=== TASK INPUTS ===

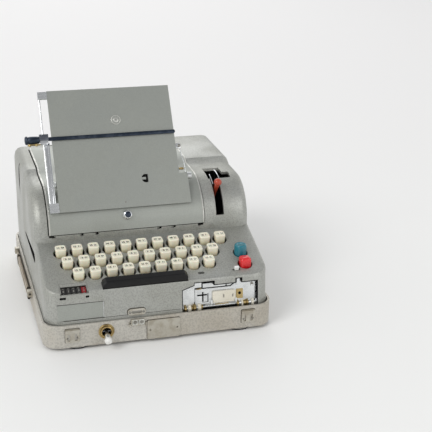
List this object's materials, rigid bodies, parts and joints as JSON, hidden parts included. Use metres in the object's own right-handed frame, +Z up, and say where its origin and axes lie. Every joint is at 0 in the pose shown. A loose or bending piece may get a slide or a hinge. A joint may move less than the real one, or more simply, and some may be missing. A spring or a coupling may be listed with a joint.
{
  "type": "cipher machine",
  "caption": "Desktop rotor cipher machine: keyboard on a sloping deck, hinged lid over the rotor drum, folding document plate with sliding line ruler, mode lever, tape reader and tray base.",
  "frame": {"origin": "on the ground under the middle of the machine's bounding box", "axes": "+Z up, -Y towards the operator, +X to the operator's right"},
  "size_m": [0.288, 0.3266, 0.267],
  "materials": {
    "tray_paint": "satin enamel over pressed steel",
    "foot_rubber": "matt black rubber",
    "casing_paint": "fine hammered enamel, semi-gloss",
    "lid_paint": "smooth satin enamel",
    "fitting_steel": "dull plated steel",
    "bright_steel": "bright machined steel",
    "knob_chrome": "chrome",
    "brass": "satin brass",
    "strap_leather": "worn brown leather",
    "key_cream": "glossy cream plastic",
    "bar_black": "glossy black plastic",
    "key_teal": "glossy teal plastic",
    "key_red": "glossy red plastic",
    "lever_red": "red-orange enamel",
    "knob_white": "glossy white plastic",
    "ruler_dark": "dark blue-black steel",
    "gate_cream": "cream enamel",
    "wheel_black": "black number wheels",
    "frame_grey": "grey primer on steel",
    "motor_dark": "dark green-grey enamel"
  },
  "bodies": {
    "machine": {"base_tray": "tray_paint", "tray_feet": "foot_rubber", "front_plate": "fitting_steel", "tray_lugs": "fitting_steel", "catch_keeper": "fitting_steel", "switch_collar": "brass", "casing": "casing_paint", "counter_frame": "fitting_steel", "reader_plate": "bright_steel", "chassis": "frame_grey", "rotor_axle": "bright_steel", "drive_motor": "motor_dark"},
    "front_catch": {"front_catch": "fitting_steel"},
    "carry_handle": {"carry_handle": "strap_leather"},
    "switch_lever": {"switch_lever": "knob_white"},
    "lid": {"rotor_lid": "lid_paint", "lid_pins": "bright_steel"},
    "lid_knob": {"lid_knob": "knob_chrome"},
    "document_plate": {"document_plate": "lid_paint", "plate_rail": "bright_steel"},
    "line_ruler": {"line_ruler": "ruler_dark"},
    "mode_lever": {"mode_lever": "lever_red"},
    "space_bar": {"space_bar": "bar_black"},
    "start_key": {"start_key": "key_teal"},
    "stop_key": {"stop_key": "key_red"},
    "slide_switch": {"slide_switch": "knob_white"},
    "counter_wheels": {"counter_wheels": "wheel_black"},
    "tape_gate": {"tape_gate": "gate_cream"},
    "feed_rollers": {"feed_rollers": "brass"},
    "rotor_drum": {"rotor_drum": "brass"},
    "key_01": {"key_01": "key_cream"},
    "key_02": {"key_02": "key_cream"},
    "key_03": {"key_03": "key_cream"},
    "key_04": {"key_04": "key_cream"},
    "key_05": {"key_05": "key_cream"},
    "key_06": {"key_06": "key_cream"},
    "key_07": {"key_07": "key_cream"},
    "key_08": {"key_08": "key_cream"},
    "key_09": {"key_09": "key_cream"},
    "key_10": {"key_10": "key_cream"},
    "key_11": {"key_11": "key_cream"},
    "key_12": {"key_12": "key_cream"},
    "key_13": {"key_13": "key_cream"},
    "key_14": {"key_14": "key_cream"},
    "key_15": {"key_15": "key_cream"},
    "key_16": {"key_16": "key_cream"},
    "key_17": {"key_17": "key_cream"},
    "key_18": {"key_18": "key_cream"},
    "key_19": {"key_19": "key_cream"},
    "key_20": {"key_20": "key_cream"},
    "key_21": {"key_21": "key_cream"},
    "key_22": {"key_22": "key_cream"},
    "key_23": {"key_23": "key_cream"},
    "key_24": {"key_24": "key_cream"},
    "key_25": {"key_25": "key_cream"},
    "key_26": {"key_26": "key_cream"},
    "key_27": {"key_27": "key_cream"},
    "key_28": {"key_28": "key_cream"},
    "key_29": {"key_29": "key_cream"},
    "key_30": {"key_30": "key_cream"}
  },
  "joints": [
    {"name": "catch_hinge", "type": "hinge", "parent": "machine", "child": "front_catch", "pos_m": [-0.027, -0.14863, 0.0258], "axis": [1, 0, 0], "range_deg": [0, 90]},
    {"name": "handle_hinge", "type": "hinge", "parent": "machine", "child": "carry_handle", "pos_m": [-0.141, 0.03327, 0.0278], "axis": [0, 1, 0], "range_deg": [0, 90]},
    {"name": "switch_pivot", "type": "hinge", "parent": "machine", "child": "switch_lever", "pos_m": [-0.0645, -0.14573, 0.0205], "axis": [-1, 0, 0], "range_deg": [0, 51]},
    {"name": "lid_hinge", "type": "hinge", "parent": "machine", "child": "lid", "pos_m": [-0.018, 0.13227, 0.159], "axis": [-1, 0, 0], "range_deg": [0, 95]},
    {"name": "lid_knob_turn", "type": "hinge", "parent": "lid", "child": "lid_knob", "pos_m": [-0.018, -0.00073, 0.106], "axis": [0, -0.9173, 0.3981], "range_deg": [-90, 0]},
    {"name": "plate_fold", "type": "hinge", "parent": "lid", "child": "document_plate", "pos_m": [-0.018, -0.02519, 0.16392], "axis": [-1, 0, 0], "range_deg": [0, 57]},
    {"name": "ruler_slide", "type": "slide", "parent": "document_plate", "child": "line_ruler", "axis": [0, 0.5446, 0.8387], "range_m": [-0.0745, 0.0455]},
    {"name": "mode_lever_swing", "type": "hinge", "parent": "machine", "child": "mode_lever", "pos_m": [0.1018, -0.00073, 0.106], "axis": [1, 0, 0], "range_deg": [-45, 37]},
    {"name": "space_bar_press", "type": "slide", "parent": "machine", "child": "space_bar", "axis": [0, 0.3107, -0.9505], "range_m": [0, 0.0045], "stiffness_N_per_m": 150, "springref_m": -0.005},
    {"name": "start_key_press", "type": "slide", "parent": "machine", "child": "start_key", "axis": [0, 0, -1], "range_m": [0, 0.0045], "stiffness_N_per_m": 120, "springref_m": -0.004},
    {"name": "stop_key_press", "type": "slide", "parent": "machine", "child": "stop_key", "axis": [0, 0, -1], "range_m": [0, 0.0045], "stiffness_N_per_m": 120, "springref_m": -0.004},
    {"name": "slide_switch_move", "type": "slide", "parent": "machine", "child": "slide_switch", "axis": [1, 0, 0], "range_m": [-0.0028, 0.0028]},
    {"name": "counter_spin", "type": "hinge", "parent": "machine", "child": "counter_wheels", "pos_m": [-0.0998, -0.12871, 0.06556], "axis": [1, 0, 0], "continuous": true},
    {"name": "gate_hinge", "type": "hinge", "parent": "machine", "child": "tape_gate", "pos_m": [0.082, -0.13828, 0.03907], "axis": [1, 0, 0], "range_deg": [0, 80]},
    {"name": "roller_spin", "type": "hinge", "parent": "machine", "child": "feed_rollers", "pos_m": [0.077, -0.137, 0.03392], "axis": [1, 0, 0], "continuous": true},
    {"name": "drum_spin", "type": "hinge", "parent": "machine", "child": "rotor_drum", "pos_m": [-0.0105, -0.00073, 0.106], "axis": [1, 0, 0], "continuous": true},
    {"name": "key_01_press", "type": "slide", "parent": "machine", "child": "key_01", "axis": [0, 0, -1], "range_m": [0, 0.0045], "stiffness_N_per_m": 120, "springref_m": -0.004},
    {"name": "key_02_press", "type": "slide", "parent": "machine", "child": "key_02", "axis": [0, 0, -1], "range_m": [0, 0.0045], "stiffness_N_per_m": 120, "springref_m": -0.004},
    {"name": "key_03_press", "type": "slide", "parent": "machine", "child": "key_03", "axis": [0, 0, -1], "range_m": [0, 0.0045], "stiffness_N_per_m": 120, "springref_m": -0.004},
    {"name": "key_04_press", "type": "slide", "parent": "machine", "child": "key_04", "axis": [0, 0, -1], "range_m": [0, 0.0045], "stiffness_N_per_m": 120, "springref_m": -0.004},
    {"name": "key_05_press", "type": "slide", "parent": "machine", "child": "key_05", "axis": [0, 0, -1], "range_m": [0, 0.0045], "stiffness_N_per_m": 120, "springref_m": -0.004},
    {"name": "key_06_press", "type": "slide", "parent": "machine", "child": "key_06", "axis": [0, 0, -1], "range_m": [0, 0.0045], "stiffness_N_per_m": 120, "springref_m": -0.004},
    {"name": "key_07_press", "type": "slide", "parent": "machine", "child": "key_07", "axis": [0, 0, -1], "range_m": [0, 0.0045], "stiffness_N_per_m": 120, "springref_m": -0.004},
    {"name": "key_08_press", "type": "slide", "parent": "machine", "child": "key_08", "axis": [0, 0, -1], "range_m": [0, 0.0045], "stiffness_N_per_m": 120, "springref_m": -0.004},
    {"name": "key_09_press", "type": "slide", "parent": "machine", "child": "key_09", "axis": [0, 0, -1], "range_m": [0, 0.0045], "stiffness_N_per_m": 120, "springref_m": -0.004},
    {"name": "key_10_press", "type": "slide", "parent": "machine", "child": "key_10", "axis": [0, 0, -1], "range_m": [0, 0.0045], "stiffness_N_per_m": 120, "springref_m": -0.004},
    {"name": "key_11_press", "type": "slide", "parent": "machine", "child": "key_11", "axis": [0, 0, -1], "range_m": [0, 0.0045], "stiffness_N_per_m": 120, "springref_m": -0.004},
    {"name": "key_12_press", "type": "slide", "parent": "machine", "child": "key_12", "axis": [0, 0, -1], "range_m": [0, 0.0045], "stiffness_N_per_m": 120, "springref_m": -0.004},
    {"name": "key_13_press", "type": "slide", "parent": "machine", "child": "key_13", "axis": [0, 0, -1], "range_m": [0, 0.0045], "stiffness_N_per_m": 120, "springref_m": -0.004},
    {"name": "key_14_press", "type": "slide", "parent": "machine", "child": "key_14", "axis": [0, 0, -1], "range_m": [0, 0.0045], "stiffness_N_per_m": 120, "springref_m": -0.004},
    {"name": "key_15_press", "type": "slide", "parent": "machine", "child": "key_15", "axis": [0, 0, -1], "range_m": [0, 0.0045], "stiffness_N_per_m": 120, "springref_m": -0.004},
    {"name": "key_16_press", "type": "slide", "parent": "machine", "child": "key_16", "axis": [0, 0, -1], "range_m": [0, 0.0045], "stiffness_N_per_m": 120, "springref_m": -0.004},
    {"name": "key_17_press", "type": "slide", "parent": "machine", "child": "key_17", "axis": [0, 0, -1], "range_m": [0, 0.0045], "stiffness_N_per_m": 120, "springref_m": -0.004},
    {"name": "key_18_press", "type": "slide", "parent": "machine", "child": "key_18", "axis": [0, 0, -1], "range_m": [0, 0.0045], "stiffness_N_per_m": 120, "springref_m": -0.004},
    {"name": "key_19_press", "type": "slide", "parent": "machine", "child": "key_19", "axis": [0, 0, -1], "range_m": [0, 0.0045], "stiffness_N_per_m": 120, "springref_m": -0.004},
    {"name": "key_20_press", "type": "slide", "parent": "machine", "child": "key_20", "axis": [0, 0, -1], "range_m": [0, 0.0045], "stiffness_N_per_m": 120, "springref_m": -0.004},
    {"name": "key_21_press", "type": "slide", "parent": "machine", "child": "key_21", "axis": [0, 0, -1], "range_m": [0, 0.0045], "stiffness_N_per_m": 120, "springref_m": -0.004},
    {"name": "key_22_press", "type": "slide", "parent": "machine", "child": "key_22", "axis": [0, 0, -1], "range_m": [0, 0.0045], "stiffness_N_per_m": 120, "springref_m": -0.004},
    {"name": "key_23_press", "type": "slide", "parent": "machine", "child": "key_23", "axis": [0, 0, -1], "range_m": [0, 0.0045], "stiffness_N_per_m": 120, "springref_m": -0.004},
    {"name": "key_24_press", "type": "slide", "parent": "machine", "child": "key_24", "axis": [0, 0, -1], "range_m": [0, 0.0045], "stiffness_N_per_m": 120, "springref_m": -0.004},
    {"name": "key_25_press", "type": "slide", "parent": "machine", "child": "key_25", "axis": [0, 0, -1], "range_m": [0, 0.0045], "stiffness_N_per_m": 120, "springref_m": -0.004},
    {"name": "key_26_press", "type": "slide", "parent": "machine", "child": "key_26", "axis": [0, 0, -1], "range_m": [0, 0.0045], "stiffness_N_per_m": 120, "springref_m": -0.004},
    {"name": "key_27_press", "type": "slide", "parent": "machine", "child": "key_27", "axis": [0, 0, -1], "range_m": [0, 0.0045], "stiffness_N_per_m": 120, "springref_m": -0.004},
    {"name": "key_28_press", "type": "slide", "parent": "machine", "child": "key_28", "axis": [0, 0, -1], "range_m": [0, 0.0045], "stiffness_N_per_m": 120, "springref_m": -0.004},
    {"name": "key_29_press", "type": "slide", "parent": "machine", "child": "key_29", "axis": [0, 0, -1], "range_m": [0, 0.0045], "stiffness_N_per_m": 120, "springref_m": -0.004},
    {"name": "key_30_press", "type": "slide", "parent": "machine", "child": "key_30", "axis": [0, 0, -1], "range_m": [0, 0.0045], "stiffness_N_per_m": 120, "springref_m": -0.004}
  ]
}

===
=== TASK INPUTS ===

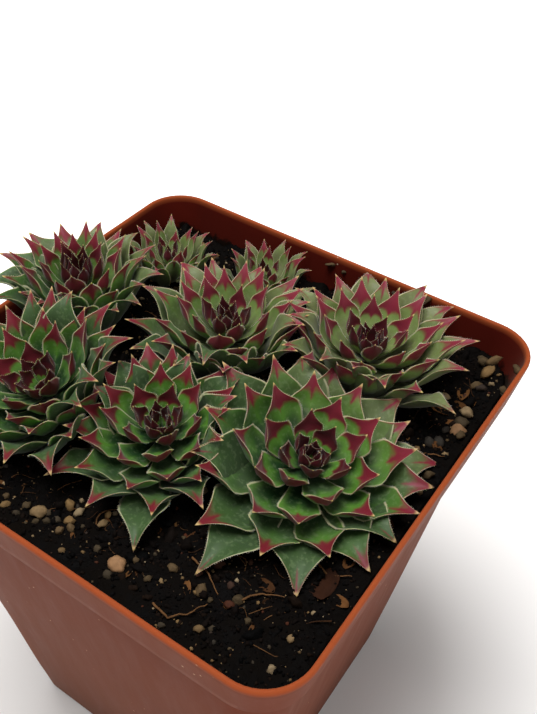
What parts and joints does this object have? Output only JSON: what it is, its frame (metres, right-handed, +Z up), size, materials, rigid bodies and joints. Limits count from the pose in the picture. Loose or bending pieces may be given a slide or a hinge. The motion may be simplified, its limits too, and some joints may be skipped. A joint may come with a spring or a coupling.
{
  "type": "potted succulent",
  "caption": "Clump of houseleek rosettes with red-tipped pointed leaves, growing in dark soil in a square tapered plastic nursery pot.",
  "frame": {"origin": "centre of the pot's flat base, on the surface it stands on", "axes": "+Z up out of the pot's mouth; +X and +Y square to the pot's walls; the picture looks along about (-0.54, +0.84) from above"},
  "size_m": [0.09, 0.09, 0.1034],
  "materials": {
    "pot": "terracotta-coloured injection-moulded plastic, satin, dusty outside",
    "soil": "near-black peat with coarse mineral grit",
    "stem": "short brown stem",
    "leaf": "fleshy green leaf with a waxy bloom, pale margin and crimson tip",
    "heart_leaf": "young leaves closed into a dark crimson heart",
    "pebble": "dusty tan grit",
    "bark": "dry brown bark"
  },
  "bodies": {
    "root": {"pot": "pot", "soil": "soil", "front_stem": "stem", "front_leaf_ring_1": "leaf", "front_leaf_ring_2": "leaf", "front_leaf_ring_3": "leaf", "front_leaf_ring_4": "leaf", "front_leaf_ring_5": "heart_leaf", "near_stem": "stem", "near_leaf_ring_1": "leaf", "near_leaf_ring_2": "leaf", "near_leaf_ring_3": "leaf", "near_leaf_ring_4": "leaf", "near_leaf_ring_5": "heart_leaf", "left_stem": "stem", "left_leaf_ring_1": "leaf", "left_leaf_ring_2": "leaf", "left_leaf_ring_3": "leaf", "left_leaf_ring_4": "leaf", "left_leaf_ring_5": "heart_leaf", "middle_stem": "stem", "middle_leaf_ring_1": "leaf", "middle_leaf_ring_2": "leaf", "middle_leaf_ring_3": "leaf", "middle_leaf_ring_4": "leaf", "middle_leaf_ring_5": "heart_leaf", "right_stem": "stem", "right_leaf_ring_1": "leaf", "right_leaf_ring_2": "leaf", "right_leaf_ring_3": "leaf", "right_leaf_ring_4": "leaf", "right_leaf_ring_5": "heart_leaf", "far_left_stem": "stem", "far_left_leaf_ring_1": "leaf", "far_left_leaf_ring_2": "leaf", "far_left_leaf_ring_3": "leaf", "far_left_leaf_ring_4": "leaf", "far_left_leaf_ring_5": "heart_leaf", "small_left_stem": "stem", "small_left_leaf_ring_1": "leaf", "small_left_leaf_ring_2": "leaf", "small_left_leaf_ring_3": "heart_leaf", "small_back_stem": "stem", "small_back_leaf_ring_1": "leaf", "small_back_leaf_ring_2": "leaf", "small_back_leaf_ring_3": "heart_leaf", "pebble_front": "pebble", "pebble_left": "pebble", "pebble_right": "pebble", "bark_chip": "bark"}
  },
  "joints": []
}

===
=== TASK INPUTS ===

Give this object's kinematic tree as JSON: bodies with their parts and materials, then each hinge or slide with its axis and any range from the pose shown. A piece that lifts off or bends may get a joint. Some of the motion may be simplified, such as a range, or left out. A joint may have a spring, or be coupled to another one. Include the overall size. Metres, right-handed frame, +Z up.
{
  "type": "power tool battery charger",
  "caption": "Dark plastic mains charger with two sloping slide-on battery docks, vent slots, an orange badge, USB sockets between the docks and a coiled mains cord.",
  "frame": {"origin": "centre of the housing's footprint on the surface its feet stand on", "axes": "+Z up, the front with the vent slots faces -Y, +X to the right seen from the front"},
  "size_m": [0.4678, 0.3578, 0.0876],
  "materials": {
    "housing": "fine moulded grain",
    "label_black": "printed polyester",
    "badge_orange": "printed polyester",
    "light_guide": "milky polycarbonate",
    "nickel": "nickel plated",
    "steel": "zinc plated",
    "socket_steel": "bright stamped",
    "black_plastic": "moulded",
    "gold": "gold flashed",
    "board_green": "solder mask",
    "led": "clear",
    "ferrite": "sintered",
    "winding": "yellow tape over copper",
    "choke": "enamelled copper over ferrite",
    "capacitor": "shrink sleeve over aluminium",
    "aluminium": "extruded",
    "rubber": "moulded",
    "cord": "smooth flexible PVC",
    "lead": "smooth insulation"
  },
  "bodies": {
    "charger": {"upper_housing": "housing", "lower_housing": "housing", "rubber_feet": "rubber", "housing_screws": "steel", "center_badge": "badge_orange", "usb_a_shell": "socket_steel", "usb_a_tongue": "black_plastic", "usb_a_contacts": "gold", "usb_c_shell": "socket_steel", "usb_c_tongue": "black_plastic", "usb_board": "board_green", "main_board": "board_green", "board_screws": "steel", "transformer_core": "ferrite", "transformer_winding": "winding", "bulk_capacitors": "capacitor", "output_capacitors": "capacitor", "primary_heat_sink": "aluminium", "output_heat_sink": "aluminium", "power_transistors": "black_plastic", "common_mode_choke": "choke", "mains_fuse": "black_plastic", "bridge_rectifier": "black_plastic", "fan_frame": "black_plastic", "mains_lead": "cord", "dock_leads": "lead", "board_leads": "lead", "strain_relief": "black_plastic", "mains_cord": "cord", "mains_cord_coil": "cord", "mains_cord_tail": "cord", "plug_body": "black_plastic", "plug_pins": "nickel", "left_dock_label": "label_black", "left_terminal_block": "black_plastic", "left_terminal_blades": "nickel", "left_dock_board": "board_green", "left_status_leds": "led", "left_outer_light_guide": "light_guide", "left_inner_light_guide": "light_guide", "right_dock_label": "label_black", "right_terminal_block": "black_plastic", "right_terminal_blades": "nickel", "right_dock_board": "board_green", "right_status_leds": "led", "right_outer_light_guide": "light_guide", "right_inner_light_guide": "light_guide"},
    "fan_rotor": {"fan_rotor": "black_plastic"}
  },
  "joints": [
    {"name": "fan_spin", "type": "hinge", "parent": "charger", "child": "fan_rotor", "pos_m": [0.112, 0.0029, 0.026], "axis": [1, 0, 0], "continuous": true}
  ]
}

===

- [GOAL]
Only lines with the word "parts" should be collected from the material.

- [FINISHED EXERCISE]
List this object's materials, rigid bodies, parts and joints as JSON, hidden parts included. Use metres in the object's own right-handed frame, +Z up, and say where its origin and axes lie. Every joint is at 0 in the pose shown. A loose or bending piece may get a slide or a hinge. A joint may move less than the real one, or more simply, and some may be missing. A spring or a coupling may be listed with a joint.
What parts and joints does this object have? Output only JSON: what it is, its frame (metres, right-handed, +Z up), size, materials, rigid bodies and joints. Limits count from the pose in the picture. Loose or bending pieces may be given a slide or a hinge. The motion may be simplified, its limits too, and some joints may be skipped. A joint may come with a spring or a coupling.
Give this object's kinematic tree as JSON: bodies with their parts and materials, then each hinge or slide with its axis and any range from the pose shown. A piece that lifts off or bends may get a joint. Some of the motion may be simplified, such as a range, or left out. A joint may have a spring, or be coupled to another one. Include the overall size. Metres, right-handed frame, +Z up.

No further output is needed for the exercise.